Building on the new consumer, Pittman showed examples of how the smart home of the consumer, created in the 1960’s was wrong. Today Americans spend 70% of their time away from the home. This was reflected in some of the Clear Channel product programs where their focus, just in 2011 was on PC-based radio. Today over 60% of radio listening is done on mobile however.

“So how do we all deal with this” Pittman rhetorically remarked, as he navigated his speech to the importance of research and insights to the Clear Chanel budgetary mix. Pittman want on to describe his ‘toolkit’ questions:

1. What are [advertisers] getting for every dollar of their media spends? – And making sure that they measure this success. This is done in a “Culture of Understanding”.

2. New growth will come from being part of the multi platform – specifically Pittman focused on the fact that radio moves with the connected consumer.

3. No ad campaign is standalone anymore – the great campaigns are looking to how and where to connect with the connect consumer.

4. Growing clients relationships into partnerships is key

Moving the conversation from the landscape to the job of the CEO, Pittman outlined executive needs to the research industry:

1. Rapidly evolve with the changing consumer

2. One measurement across broadcast and digital

3. Improvement in media mix modeling to reflect true customer behavior.

Continuing the Tuesday session Aussie invasion, Steve Weaver from Nine Entertainment spoke about his experiences in understanding how Australians engaged cross-platform with Olympic media in 2012.

Weaver introduced the topic by painting a unique Australian media consumption landscape and that there was a need to create an Australian-specific research lab to better understand how media was being consumed during the 2012 London Games.

Illustrating the comprehensive multi-phase technique using six research producing single-source consumer data, Weaver then dove more deeply into how Channel 9 executives and advertisers consumed this powerful data via a slick online dashboarding system.

Weaver showed the eight concurrent media consumption platforms, and discussed some interesting findings on the media mix, including, but not limited to the fact that online consumption was not only higher but offered better impact than print.

Interestingly, Weaver showed content consumption patterns across day-parts was not affected by screen fragmentation, but rather followed historical patterns of consumption. “The content consumption is the same, it just lives in different places”, said Weaver to conclude the point.

While the vast majority of content consumption of Olympic content was in primetime across all devices, diving deeper into the day-part data, Weaver showed the audience that there was noticeable differences between screens – especially around commuting for mobile devices, lunchtime for PCs and tablet usage at night.
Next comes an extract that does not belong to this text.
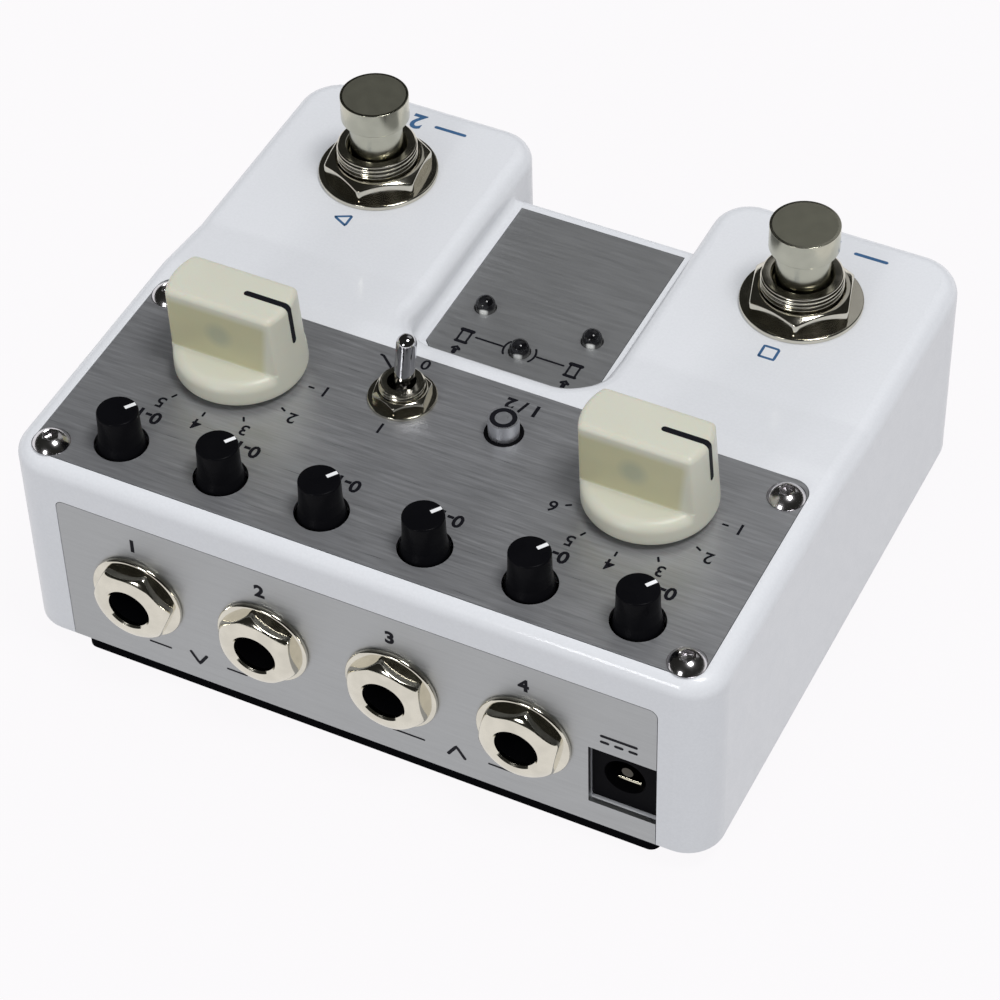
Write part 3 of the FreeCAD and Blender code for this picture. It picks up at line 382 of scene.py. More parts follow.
class Printing:
    """Printing of one ink on a flat face, gathered to be joined.

    The axis is the one that the face looks along, and its level the place on it.  A drawing's two
    numbers are the frame's x and y on an upward face, and x and height on the jack face.
    """

    def __init__(self, ink, face_level, axis=2):
        self.ink, self.level, self.axis = ink, face_level, axis
        self.film, self.things = marks().film, []

    def line(self, points, width):
        """Strip of a width along a polyline whose numbers are millimetres."""
        path = np.insert(dense(np.asarray(points) * MM, 0.6 * MM, width), self.axis, self.level, axis=1)
        normal = np.eye(3)[self.axis]
        strip = ribbon_rings(path, normal, width, self.film, np.cross(headings(path), normal))
        self.things.append(skin("line", strip, self.ink))

    def words(self, text, size, x, y, bold):
        """Number or sign as a thin raised film, centred on a place in metres."""
        curve = bpy.data.curves.new("words", "FONT")
        curve.body = text
        curve.size = size / DIGIT_SHARE
        curve.align_x, curve.align_y = "CENTER", "CENTER"
        curve.resolution_u = 3
        curve.extrude = self.film / 2
        curve.offset = bold * MM
        holder = new_object("words", curve)
        bpy.context.view_layer.update()
        mesh = bpy.data.meshes.new_from_object(holder.evaluated_get(bpy.context.evaluated_depsgraph_get()))
        bpy.data.objects.remove(holder)
        bpy.data.curves.remove(curve)
        points = np.empty(len(mesh.vertices) * 3)
        mesh.vertices.foreach_get("co", points)
        points = points.reshape(-1, 3)
        points[:, :2] -= (points[:, :2].min(axis=0) + points[:, :2].max(axis=0)) / 2
        points[:, 2] += self.film / 2
        if self.axis == 1:
            points = np.stack([x - points[:, 0], self.level + points[:, 2], y + points[:, 1]], axis=1)
        else:
            points = points + np.array([x, y, self.level])
        mesh.vertices.foreach_set("co", points.ravel())
        mesh.update()
        mesh.materials.clear()
        mesh.materials.append(bpy.data.materials[FINISH + self.ink])
        self.things.append(new_object("words", mesh))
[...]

“The commute became a very important part of the broadcast” remarked Weaver with 8% of content during commuting hours was consumed via mobile. Weaver discussed the importance of “the best screen” and how they saw this effect during Olympic day-part viewing. Of interest to the writer was that concurrent screen consumption peaked at night as a “companion device”, but with the exception of the morning commute effects, trended fairly consistently with primary viewing.

Short form viewing was also key component to the consumption data and interestingly, according to Weaver, “[secondary screen content] would never make it to broadcast, it’s simply used for these types of short form consumption”.

Weaver concluded the presentation by focusing on the importance in measuring “cross screening” with 48% of Australians dual screening during the 2012 Olympics. The data identifying higher content consumption by these dual-screeners was ‘extremely important to our advertisers”.